On Tue, Dec 8, 2020 at 3:35 PM Jay Vosburgh <jay.vosburgh@canonical.com> wrote:
>
> Jarod Wilson <jarod@redhat.com> wrote:
>
> >I'm seeing a system get stuck unable to bring a downed interface back up
> >when it's got an updelay value set, behavior which ceased when logging
> >spew was removed from bond_miimon_inspect(). I'm monitoring logs on this
> >system over another network connection, and it seems that the act of
> >spewing logs at all there increases rtnl lock contention, because
> >instrumented code showed bond_mii_monitor() never able to succeed in it's
> >attempts to call rtnl_trylock() to actually commit link state changes,
> >leaving the downed link stuck in BOND_LINK_DOWN. The system in question
> >appears to be fine with the log spew being moved to
> >bond_commit_link_state(), which is called after the successful
> >rtnl_trylock(). I'm actually wondering if perhaps we ultimately need/want
> >some bond-specific lock here to prevent racing with bond_close() instead
> >of using rtnl, but this shift of the output appears to work. I believe
> >this started happening when de77ecd4ef02 ("bonding: improve link-status
> >update in mii-monitoring") went in, but I'm not 100% on that.
>
>         We use RTNL not to avoid deadlock with bonding itself, but
> because the "commit" side undertakes actions which require RTNL, e.g.,
> various events will eventually call netdev_lower_state_changed.
>
>         However, the RTNL acquisition is a trylock to avoid the deadlock
> with bond_close.  Moving that out of line here (e.g., putting the commit
> into another work queue event or the like) has the same problem, in that
> bond_close needs to wait for all of the work queue events to finish, and
> it holds RTNL.

Ah, okay, it wasn't clear to me that we actually do need RTNL here,
I'd thought it was just for the deadlock avoidance with bond_close,
based on the comments in the source.

>         Also, a dim memory says that the various notification messages
> were mostly placed in the "inspect" phase and not the "commit" phase to
> avoid doing printk-like activities with RTNL held.  As a general
> principle, I don't think we want to add more verbiage under RTNL.

Yeah, that's fair.

> >The addition of a case BOND_LINK_BACK in bond_miimon_inspect() is somewhat
> >separate from the fix for the actual hang, but it eliminates a constant
> >"invalid new link 3 on slave" message seen related to this issue, and it's
> >not actually an invalid state here, so we shouldn't be reporting it as an
> >error.
>
>         Do you mean bond_miimon_commit here and not bond_miimon_inspect
> (which already has a case for BOND_LINK_BACK)?

Whoops, yes.

>         In principle, bond_miimon_commit should not see _BACK or _FAIL
> state as a new link state, because those states should be managed at the
> bond_miimon_inspect level (as they are the result of updelay and
> downdelay).  These states should not be "committed" in the sense of
> causing notifications or doing actions that require RTNL.
>
>         My recollection is that the "invalid new link" messages were the
> result of a bug in de77ecd4ef02, which was fixed in 1899bb325149
> ("bonding: fix state transition issue in link monitoring"), but maybe
> the RTNL problem here induces that in some other fashion.
>
>         Either way, I believe this message is correct as-is.

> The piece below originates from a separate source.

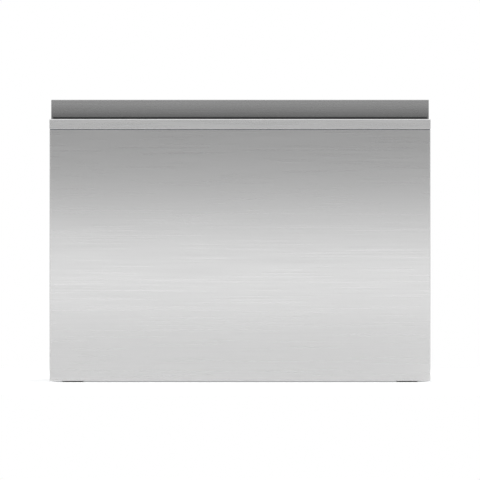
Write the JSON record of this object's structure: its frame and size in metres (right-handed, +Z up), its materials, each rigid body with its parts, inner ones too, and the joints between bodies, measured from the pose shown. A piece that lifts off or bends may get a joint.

Hm, okay, definitely seeing this message pop up regularly when a link
recovers, using a fairly simple reproducer:

slave1=p6p1
slave2=p6p2

modprobe -rv bonding
modprobe -v bonding mode=2 miimon=100 updelay=200
ip link set bond0 up
ifenslave bond0 $slave1 $slave2
sleep 10

while :
do
  ip link set $slave1 down
   sleep 1
   ip link set $slave1 up
   sleep 1
done

I wasn't actually seeing the problem until I was running a 'watch -n 1
"dmesg | tail -n 50"' or similar in a remote ssh session on the host.

I should add the caveat that this was also initially seen on an older
kernel, but with a fairly up-to-date bonding driver, which does
include both de77ecd4ef02 and 1899bb325149. I'm going to keep prodding
w/a more recent upstreamier kernel, and see if I can get a better idea
of what's actually going on.

-- 
Jarod Wilson
jarod@redhat.com